Turning to the case before us, the acts supporting Acuna's convictions for child molesting/sexual intercourse and child molesting/deviate sexual conduct were committed on a single occasion within a short period of time. However they do not have the "same injurious consequences." Ellis, supra. That is, each act of penetration was the source of a distinct and separate harm to J.A., and they were not preparatory and incidental to one another. Starks, supra. The prohibition against double jeopardy therefore is not offended by Acuna's convictions on both Class B felony child molesting counts. To hold otherwise would encourage the compounding and viciousness of acts of sexual molestation committed on defenseless children. See Brown, supra.

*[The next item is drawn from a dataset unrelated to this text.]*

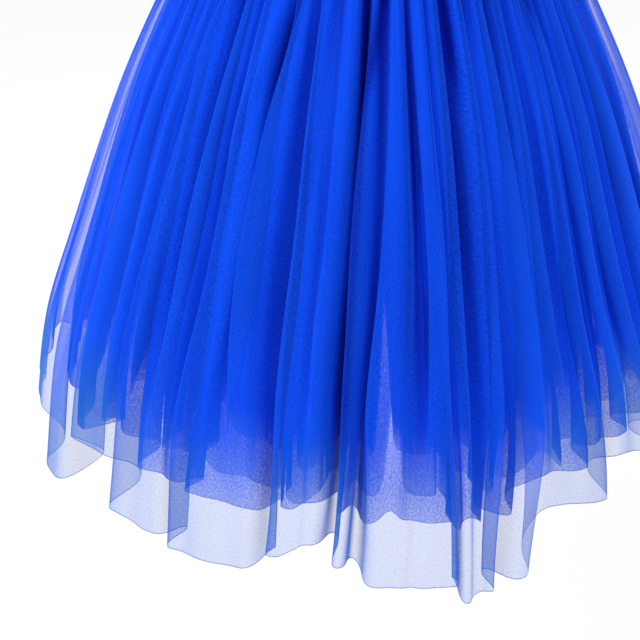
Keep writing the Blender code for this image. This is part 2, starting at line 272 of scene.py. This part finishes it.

In contrast however Acuna's conviction for incest cannot be sustained. The single act of sexual intercourse underlies Acuna's conviction for both incest and child molesting/sexual intercourse. The prohibition against double jeopardy will not permit Acuna's incest conviction to stand[5]. Ellis, supra. The prohibition against double jeopardy is likewise offended by Acuna's conviction for child molesting/fondling and child molesting/sexual intercourse. Acuna's act of fondling was incidental and preparatory to the subsequent acts of vaginal and anal intercourse. Under the circumstances both convictions cannot stand. Watkins, supra, Bowling, supra, Lane, supra.

Accordingly, the convictions and sentences for incest and child molesting as a Class C felony are ordered vacated. In all other respects the judgment of the trial court is affirmed.

BARTEAU and MILLER, JJ., concur.

NOTES

[1] This case has been diverted to this office by order of the Chief Judge.

[2] I.C. § 35-42-4-3(a).

[3] I.C. § 35-42-4-3(b).

[4] I.C. § 35-46-1-3(a).

[5] It has been previously the rule that one act of intercourse would satisfy a conviction for both child molesting and incest. Snider v. State (1980), 274 Ind. 401, 412 N.E.2d 230. Although Ellis did not explicitly overrule Snider, we believe that the later case is controlling here.